Ondřej Ilinčev Tested Pattern #64: Tunnel In Test #450 On Trenyrkarna.cz
In this experiment, top category navigation (with fly out categories) was removed from the shopping cart of an online store. Impact on sale transactions was measured.
Melina Hess Tested Pattern #78: Tags, Badges And Structured Information In Test #449 On Snocks.com
In this experiment, bestselling product colors were highlighted with a bestseller badge on product listing and product detail pages.
Vinicius Barros Peixoto Tested Pattern #21: What It's Worth In Test #448 On Zapimoveis.com.br
In this experiment, the B variation showed the relative discount in price from within the most recent 12 months as a percentage point. A tooltip was also shown which explained this message on hover.
Vinicius Barros Peixoto Tested Pattern #18: Single Or Alternative Buttons In Test #447 On Vivareal.com.br
In this experiment, an additional call to action (Whatsapp link) was added on a listing page of one of Brazil's largest real estate sites.In the variation the 3 calls to action include: a link that launched the phone interaction, a general contact lead form, and finally the Whatsapp link (added in the variant). Impact on total lead starts and completions was measured.
Jakub Linowski Tested Pattern #18: Single Or Alternative Buttons In Test #446
In this experiment, an additional purchase trigger was added - the ability to start by chosing a gift announcement option. In the control, this same question was asked further in the purchase funnel (after adding to cart). In the variation, this question was surfaced earlier as an alternative way of starting the purchase. Impact on total sales was measured.

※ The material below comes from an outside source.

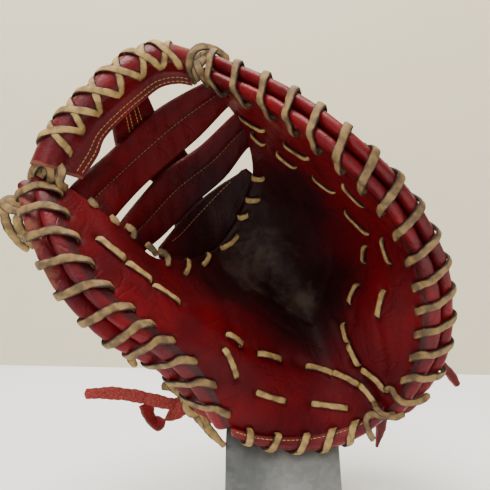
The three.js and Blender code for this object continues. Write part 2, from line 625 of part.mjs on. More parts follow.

Sorcha Mullis Tested Pattern #33: Example Situations In Test #445 On Phorest.com
In this experiment, five clickable feature elements were surfaced on the homepage. Clicking on any of these 5 elements launched an Instastory-like short 10 second video in full screen. These videos explained the key features of the software being offered. Impact on lead generation was measured.

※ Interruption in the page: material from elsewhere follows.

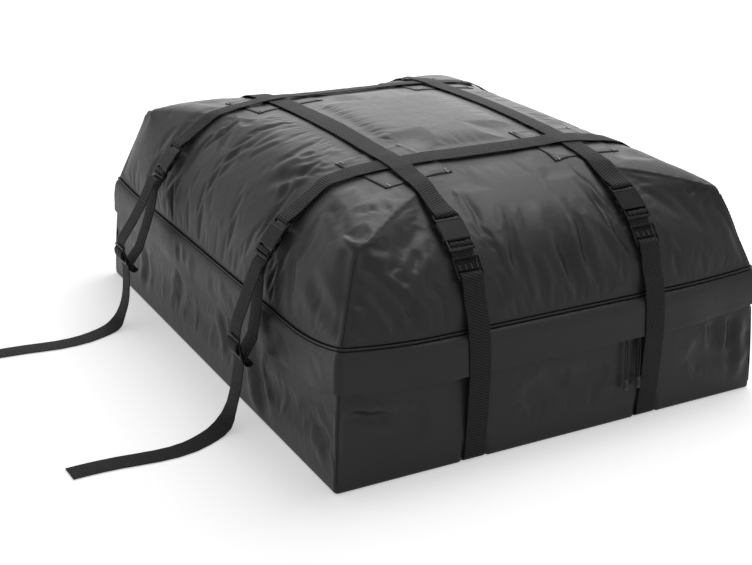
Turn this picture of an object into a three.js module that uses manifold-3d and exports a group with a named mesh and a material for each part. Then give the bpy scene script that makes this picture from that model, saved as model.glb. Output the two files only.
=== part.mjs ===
// Roof cargo bag: a soft weatherproof box of coated fabric with a zipped lid, strapped to a roof rack.
// Millimetres. X runs across the front face, Y runs back along the car, Z is up, and the base rests on Z = 0.

import * as THREE from "three";
import { mergeVertices } from "three/addons/utils/BufferGeometryUtils.js";
import Module from "manifold-3d";

const wasm = await Module();
wasm.setup();

const V = (x, y, z) => new THREE.Vector3(x, y, z);
const { clamp, degToRad, lerp, smoothstep } = THREE.MathUtils;

// Sizes of the bag body
const BAG_WIDTH = 800;
const BAG_LENGTH = 1000;
const CROWN_HEIGHT = 410;
const WALL_LEAN = 14; // how far the tub wall leans in by the time it reaches the seam
const BASE_EDGE = 7; // round along the bottom edges
const TUB_CORNER = 12; // plan radius of the tub's upright corners
const SEAM_CORNER = { frontLeft: 225, frontRight: 220, backRight: 212, backLeft: 206 };
const SEAM_SIDE = { front: 213, right: 211, back: 207, left: 199 };
const SEAM_RISE_LENGTH = 170; // the seam climbs to a corner over this length of a side
const LID_SECTION_ACROSS = 4; // superellipse powers of the lid's section
const LID_SECTION_ALONG = 3;
const LID_PEAK_INSET = 49; // how far the lid's pinched corner stands in from the seam
const LID_PEAK_RISE = 140; // and how high it stands over the seam
const LID_RIDGE = 12; // plan radius of the sewn corner ridge
const PINCH_REACH = 150; // length of side that a pinched corner draws with it
const PINCH_END = 78; // the pinch has died out by this angle up the lid's section

// Sizes of the webbing and of the gaps between pieces
const GAP = 0.35; // between pieces that touch
const WEB_WIDTH = 38;
const WEB_THICK = 1.8;
const WEB_SEAT = 2.3; // webbing clears the fabric by this
const WEB_SIDE_ROOM = 1.5; // room beside the webbing in a slot
const LONG_STRAP_X = [-160, 172];
const CROSS_STRAP_Y = [-228, 232];

// Sizes of the patches under the crossings
const PATCH_WIDTH = 136;
const PATCH_LENGTH = 132;
const PATCH_THICK = 1;
const PATCH_TURN = [[10, 3], [5, 3]].map((row) => row.map(degToRad)); // front, back: left and right

// Sizes of the seam, the rain flap and the zip behind it
const WELT_RADIUS = 2.5;
const FLAP_THICK = 1.5;
const FLAP_STANDOFF = 11; // from the tub wall to the flap's inner face
const FLAP_DEPTH = 66;
const ZIP_DROP = 31; // from the seam down to the middle of the zip
const TAPE_WIDTH = 14.2;
const TAPE_THICK = 0.9;
const COIL_WIDTH = 2.4;
const COIL_THICK = 2.4;
const COIL_SLIT = 2.2; // open slit between the two coils
const COIL_STANDOFF = 1.8; // from the tub wall to the back of the coil
const SLIDER_LENGTH = 16;
const SLIDER_HEIGHT = 13;
const SLIDER_PLATE = 1.15;
const SLIDER_FRONT = 2.2;
const SLIDER_X = [121, 146];
const BAIL_HEIGHT = 2.7;
const PULL_NECK_WIDTH = 5.6;
const PULL_NECK_THICK = 1.3;
const PULL_WIDTH = 8;
const PULL_THICK = 2.6;
const PULL_BOTTOM = 57;
const PULL_GRIP_TOP = 146;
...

Melina Hess Tested Pattern #41: Sticky Call To Action In Test #444
In this experiment, a floating add-to-cart with two product choices (color and size) were added on a product page. This appeared only after scrolling past the existing / embedded product selection buy box.

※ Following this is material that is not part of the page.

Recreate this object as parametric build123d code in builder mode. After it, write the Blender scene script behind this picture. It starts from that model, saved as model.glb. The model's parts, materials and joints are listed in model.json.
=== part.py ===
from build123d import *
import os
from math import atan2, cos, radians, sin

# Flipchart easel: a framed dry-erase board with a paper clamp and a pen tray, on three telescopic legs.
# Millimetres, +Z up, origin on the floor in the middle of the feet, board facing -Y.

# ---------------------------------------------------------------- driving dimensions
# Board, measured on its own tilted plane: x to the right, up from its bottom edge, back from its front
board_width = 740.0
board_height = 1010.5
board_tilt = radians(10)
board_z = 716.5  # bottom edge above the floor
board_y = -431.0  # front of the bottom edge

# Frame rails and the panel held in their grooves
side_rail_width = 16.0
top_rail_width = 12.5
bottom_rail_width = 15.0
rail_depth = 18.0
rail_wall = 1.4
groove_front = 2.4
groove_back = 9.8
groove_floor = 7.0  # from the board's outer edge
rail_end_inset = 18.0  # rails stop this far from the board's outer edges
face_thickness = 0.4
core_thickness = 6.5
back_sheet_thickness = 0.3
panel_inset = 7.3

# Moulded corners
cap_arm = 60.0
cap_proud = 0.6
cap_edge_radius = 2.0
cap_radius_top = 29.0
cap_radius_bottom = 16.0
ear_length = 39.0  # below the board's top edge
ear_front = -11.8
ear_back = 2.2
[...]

The floating add-to-cart widget had another layer of complexity in that it allowed customers to make a size and color selection with an expandable fly out. Making a selection would also append the total price to the add-to-cart button label.
Impact on total transactions was measured.
Daria Kurchinskaia Tested Pattern #4: Testimonials In Test #442 On Volders.de
In this experiment, three testimonials were appended at the bottom of landing pages of a contract cancelation service (paid). These testimonials were also shown throughout the complete signup funnel (4 more steps). Impact on progression (step 2) and final completed purchases were measured.
Daria Kurchinskaia Tested Pattern #4: Testimonials In Test #443 On Volders.de
In this experiment, four TrustPilot reviews were appended at the bottom of landing pages of a contract cancelation service (paid). These reviews were also shown throughout the complete signup funnel (4 more steps). Impact on progression (step 2) and final completed purchases were measured.
Melina Hess Tested Pattern #41: Sticky Call To Action In Test #441
In this experiment, a floating sticky bar was added on product pages. The sticky elements only appeared after users scrolled beyond the fixed buy box area that is relatively high on the page (visible on the control screenshot). The sticky bar contained three elements: a button to configure up to three product choices, a flavor selection pulldown, and the add-to-cart button.
In the variation, when users clicked on the flavor pulldown three things happened. First, they were anchored back to the top of the buy box. Second, the floating sticky disappeared. And third, the flavors pulldown automatically expanded (overlapping the original primary add-to-cart button).
The control did not have any of the sticky behaviors.
Impact to total sales was measured.
Alexander Krieger Tested Pattern #49: Above The Fold Call To Action In Test #440 On Formelskin.de
In this experiment, the call to action or button was raised above the legal text to be visible right away without scrolling. Additionally a error message was added for users that did not activate the checkbox to remind them that this is mandatory. Impact on signups and eventual follow-through to purchases (3 steps later) was measured.
Daniel Shapiro Tested Pattern #18: Single Or Alternative Buttons In Test #439 On Designlab.com
This was a larger leap experiment with numerous changes to the header part of a design program landing page. One of the key changes however was a shift from a single to multiple call to actions for lead generation. In the control, all potential leads would first funnel through a single syllabus download flow. In the variation, users were given three visible choices: download syllabus, webinar signup and/or book a live call with admissions. Impact on overall generated leads was measured, as well as paid enrollments.
Rodrigo Maués Tested Pattern #18: Single Or Alternative Buttons In Test #437 On Vivareal.com.br
In this experiment, an additional and alternative text based call to action link was added on real estate properity listings. Instead of only having "Ligar" ("Call"), "Enviar mensagem" was also appended ("Send Message"). This additional link lead to a lead-gen form.
Sorcha Mullis Tested Pattern #18: Single Or Alternative Buttons In Test #438 On Phorest.com
In this experiment, the addition of a secondary CTA for lead generation in the nav and the hero were tested. The additional button invited users to watch a gated demo video (approx 12 minutes). Clicking the CTA triggered a pop-up form collecting some basic contact information before the user could access the video page. Total leads were measured with lead form submittions.
Daniel Shapiro Tested Pattern #7: Social Counts In Test #436 On Designlab.com
In this experiment, social proof and scarcity messages were shown on a course enrollment landing page. When students were starting to sign up at the beginning of each month (with greater availability), a simpler "X students have already enrolled in the next cohort" message was used.
Later in the month when fewer spots were available, a more scarce message was used with the following copy "ONLY X SPOTS available in the next cohort".
In both cases, the numbers were accurate and dynamically updated.